What happened to writing clearly written and interesting stories on sports? What happened to just wanting to be good at that? And why do the writers and editors of both feel that they need to grant themselves credibility by labeling their sites as wanna-be “men’s magazines?”

2 Comments

  1. Dirk Hoag

    “Self-indulgent” is the term that comes up so often when I venture into Grantland. It reads like the writers are getting paid by the word.

  2. Nicolas Lewis

    I don’t know if I would go with self-indulgent. Having long ago found my niche as a feature writer rather than a beat writer, I can genuinely appreciate TRUE “long-form” journalism – a story that is far too interesting and complex for a summation (and sometimes even far too long for one feature).

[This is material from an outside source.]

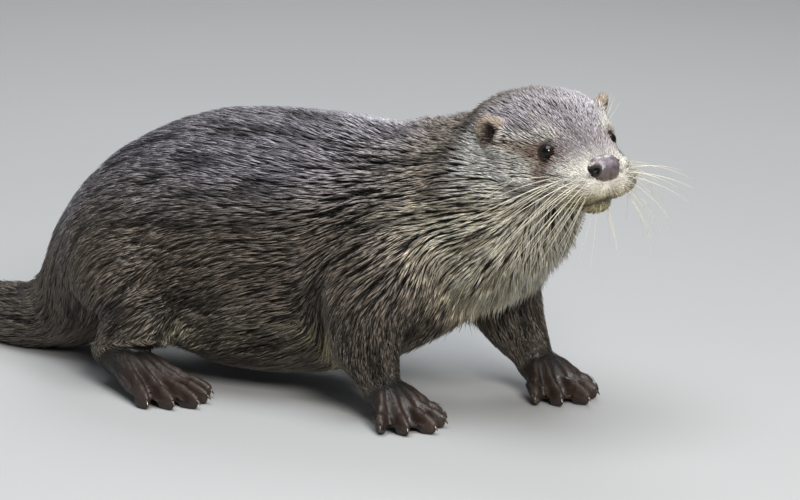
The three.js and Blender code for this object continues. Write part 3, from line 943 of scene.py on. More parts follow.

    When I look at Grantland I sometimes see pieces like that – legitimately interesting features. I think this process was initiated by Simmons himself – though not because he’s great at long-form as much as because he became very adept at weaving sports and pop culture together with little regard for how lengthy his writing became. He foolishly assumes that a)that counts as long-form journalism and b) that there are a lot of writers other than himself who are good at it.

    They are trying to blur the line between quality, long-form journalism that typically takes a lot of legwork and a lot of writing skill versus basic stream-of-consciousness writing where the length of the piece is dictated only by how much the writer can think of to say.